Bob, Thank you for phrasing what I was describing to Paul in a different possibly more understandable way. You are correct in the statement about the flywheel for '29. If his clutch disc fits completely into the 9" recessed area of the flywheel then he only has to have the outer mounting lip ground down the same distance as what was machined off of the flywheel friction surface. If that disc is a 9-1/4", which is a common size, it will not work. If they machined so much off of the friction surface that the pressure plate bottoms out on the raised outer surface the clutch disc could contact the flywheel bolts. The clutch disc is 5/16" + -. Make sure you are using low profile bolt heads when mounting the flywheel.

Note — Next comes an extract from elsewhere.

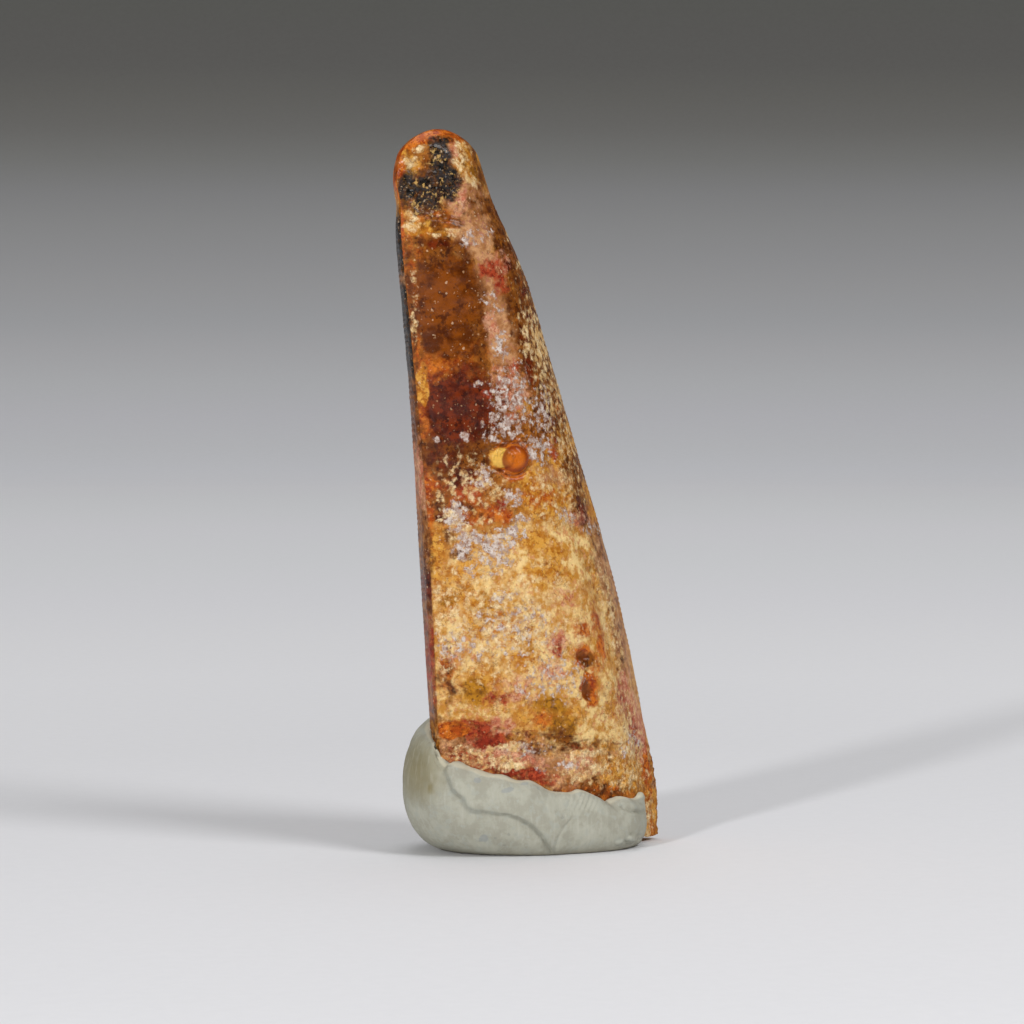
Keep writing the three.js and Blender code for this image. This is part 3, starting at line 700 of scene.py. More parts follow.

Paul, if you take the flywheel back in to the machine shop to have the rest of the friction surface machined you will have to temporarily drive out the alignment dowels installed in the flywheel. To remove them I think they are driven in toward the interior of the flywheel so that if they get loose somehow the centrifugal force will keep them from causing a problem. Make sure to reinstall them so that it ensures the flywheel and pressure plate can only be installed in one position. If you did not do it already that would be a good time to have both of them assembled and balanced on a lathe.